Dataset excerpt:
-- -- --

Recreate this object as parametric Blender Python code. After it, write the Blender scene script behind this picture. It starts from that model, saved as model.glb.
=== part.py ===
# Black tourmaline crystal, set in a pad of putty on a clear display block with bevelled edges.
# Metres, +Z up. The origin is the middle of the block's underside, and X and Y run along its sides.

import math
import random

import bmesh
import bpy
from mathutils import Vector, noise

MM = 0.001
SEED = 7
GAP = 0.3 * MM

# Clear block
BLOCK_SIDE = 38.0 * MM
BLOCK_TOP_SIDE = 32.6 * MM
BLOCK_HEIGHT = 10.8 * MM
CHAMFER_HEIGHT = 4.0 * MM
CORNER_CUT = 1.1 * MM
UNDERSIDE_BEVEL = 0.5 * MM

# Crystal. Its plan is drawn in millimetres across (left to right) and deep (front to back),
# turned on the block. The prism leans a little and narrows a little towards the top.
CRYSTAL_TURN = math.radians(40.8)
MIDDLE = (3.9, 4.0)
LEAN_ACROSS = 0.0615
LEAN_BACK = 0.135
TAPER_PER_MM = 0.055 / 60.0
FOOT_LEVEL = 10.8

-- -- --

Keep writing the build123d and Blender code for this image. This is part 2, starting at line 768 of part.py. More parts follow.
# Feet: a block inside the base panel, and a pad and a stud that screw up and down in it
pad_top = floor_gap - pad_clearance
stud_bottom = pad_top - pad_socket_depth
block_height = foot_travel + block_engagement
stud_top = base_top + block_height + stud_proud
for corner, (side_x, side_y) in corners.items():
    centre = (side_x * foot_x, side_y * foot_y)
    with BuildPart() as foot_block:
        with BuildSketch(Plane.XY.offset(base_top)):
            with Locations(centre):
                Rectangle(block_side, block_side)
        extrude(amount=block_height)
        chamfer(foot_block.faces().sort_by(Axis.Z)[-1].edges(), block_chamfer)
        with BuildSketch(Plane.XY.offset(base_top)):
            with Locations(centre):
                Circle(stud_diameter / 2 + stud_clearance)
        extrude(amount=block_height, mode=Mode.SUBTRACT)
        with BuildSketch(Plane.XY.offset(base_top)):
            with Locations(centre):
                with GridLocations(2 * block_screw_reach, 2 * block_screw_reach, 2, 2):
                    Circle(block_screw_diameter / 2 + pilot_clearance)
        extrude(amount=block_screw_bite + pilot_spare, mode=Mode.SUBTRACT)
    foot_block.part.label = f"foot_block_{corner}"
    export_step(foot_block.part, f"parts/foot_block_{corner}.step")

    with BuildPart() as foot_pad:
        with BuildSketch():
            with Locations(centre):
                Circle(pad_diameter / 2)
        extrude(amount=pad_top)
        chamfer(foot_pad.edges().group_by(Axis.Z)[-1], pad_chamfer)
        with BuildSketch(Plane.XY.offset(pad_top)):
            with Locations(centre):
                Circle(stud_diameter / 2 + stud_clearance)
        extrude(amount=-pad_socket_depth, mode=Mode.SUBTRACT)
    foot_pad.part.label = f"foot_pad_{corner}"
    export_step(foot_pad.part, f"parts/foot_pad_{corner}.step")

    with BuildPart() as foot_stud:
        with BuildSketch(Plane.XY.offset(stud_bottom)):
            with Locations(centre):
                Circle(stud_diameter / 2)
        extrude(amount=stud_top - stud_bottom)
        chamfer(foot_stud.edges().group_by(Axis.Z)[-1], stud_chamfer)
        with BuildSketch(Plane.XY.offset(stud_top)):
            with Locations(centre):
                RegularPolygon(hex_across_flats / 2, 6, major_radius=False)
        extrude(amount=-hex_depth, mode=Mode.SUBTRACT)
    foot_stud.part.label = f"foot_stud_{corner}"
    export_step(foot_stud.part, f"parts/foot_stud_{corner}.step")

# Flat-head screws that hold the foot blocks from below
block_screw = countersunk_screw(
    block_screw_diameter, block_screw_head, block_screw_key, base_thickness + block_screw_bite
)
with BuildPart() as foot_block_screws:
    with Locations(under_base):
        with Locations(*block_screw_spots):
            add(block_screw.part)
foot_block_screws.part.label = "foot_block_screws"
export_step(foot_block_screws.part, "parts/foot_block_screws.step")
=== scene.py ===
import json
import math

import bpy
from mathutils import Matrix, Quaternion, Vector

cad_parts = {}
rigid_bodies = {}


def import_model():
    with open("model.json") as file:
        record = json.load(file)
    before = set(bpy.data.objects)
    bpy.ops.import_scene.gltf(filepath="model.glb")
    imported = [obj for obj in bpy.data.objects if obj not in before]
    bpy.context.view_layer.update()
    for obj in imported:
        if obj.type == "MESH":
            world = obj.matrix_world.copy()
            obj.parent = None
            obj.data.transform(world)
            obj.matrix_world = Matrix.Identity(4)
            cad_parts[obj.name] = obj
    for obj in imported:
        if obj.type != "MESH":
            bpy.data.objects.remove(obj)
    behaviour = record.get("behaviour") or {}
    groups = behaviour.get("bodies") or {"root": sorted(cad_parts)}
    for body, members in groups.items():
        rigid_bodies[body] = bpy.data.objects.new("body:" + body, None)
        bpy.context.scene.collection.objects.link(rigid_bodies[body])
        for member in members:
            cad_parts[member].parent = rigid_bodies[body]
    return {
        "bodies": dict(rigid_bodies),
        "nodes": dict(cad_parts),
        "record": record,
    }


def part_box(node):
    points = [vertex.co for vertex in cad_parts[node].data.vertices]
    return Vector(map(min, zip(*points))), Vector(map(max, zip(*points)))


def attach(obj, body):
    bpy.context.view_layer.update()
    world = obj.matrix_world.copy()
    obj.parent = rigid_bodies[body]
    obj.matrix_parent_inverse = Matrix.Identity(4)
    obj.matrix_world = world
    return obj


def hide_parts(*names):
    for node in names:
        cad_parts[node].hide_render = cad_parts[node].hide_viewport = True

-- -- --

Exactly the lines from the line containing "# Flat-head screws" to the line containing "before = set(bpy.data.objects)", both included, are to be set down; no other line belongs in the answer.

Task answer:
# Flat-head screws that hold the foot blocks from below
block_screw = countersunk_screw(
    block_screw_diameter, block_screw_head, block_screw_key, base_thickness + block_screw_bite
)
with BuildPart() as foot_block_screws:
    with Locations(under_base):
        with Locations(*block_screw_spots):
            add(block_screw.part)
foot_block_screws.part.label = "foot_block_screws"
export_step(foot_block_screws.part, "parts/foot_block_screws.step")
=== scene.py ===
import json
import math

import bpy
from mathutils import Matrix, Quaternion, Vector

cad_parts = {}
rigid_bodies = {}


def import_model():
    with open("model.json") as file:
        record = json.load(file)
    before = set(bpy.data.objects)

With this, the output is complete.